Perversely enough, the author is not disturbed that Manning might have committed treason, endangered his fellow soldiers and compromised the mission, but the author is more upset that repeal of DADT is in jeopardy!

Morally repugnant dipstick...

Posted by: locomotivebreath1901 at June 7, 2010 12:37 PM

Brad Manning is a hero.

Posted by: Maria at June 8, 2010 08:35 AM

You people who savage Manning would make Good Germans in the 1930's. Real patriots criticize their government when it is wrong, and expose its atrocities when it commits them.

Posted by: JdL at June 8, 2010 08:46 AM

hey sysop, is that how you´re dealing with critics? erasing comments? i repeat, when you´re blaming manning for publishing this horrible video just "for fun", then you´ve to hear those sarcastic comments made by the helicopter pilots as well. manning did something very courageous, no matter what you hardliner might say about it. the world lacks of people like him. never saw more firestarter than on this page. cheers

Posted by: user778 at June 8, 2010 08:47 AM

I want one of you lefties to explain, using complete sentences, why what Brad Manning did was honorable instead of treason.

According to the best information available, he never even attempted to use or investigate whisteblower statutes. He never approached his chain of command, the CID, or the Inspector General.

Instead he took it upon himself to release videos that he did not understand the context of, so it could be exploited by a radical left wing activists. Read the links I provided in the article... if you dare. The Iraqi Medhi Army militants gunned down in the video were armed with AK-47 rifles and rocket-propelled grenades. The van that came to pick up the wounded cameraman (which the pilots had every reason to believe was a terrorist, since he traveled with them) had been buzzing around the battlefield, and is shown in the beginning of the long video. The driver seems to be ferrying militants and weapons from a nearby mosque to fighting positions, and he clearly knew the rules of engagement, and that stopping to assist a combatant renders him a combatant as well... just like the other two militants that were smoked with the driver that no one seems to want to admit exists.

War is messy, and the fog of war makes it inevitable that civilians sometimes get killed or injured, like those two poor kids that the father cynically used as human shields.
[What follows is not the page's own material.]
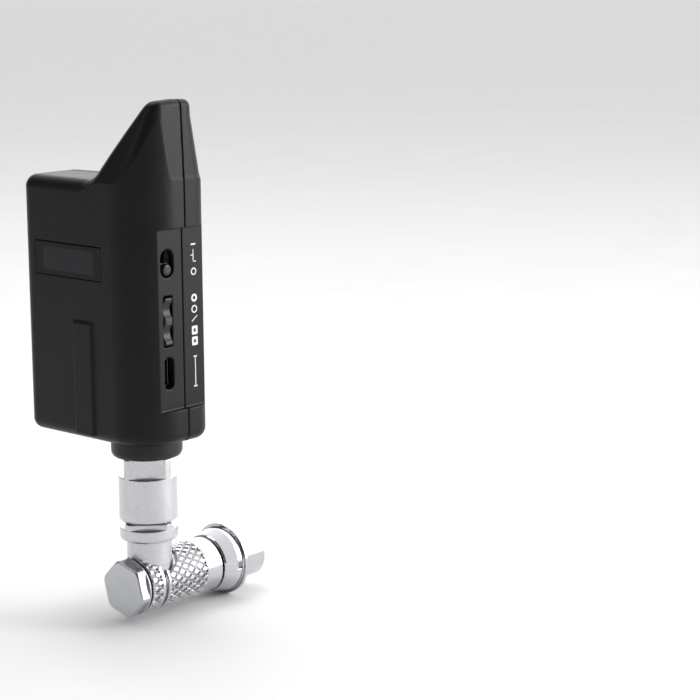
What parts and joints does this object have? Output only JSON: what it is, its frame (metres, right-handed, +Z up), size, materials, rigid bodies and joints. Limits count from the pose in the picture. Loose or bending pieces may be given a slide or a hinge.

When combatants cravenly hide among civilians, more civilians will die.

Listen closely to the various communications between air and ground units. I doubt you'll understand the details, but you should be able to easily understand that the pilots of the gunship were eager to destroy enemy combatants, while every bit as concerned about limiting civilian casualties. They used the smallest weapon at their disposal, the 30mm cannon, when they could have used Hellfire missiles (as they did on a later target), because they sought to minimize collateral damage.

Brad Manning is a REMF (I'll let you look that up) who understands real combat only slightly better than you do. In his arrogance, ignorance, and malevolence he decided to disclose hundreds of thousands of top secret documents, that he obviously didn't even read.

You call him a hero.

To what cause?

Posted by: Confederate Yankee at June 8, 2010 09:52 AM

come on, the footage shows exactly what it was: young cowboys in their helicopter firing at people while having a lot of fun and laughing at their victims. they just did NOT have enough background information about the situation.

//The Medhi Army militants gunned down in the video were armed with AK-47 rifles and rocket-propelled grenades// that´s what the helicopter crew thought, but didn´t clarified!

i read your "article". it´s full of resentments against the reuters journalists you´d like to push in the islamic corner. as far as i know its still not clear who was on the streets except the journalists. the army tought that, supposed that... (like all the w.m.d.? remember?)

...to keep the collateral damage as small as possible... don´t make me laugh. what more can happen when you fire at civilians (yes) and children?

lucky me i´m an european tax payer and didn´t had to come up for this marvellous "hit".

here´s another link to light you up a bit (if you dare):

http://news.sky.com/skynews/Home/World-News/US-Army-Intelligence-Analyst-Bradley-Manning-Arrested/Article/201006215645769?lpos=World_News_First_World_News_Article_Teaser_Region_2&lid=ARTICLE_15645769_US_Army_Intelligence_Analyst_Bradley_Manning_Arrested_

Posted by: user778 at June 8, 2010 11:55 AM

Hang him! he is the worst kind of rat he betrayed his comrades

Posted by: R, Lemon at June 9, 2010 02:14 PM

Confederate Yankee? Isn't that an oxymoron?

Would the video have been released had Manning taken advantage of "whistleblower statutes" or his chain of command? Or might it have been classified as confidential, Manning hushed and the public never made aware of the actions being undertaken in their names? Perhaps Manning did not trust that the truth would come out or that he wouldn't face reprisal. Can the government and military be trusted to prosecute inappropriate behavior among their own ranks? Will honorable soldiers be corrupted by those guilty of war crimes who remain enlisted or in command?

If what the soldiers in the helicopter did was acceptable under the rules of engagement, what harm was there in releasing it to the public? Why should something like this be confidential? Shouldn't we be open about our actions if we believe them justified?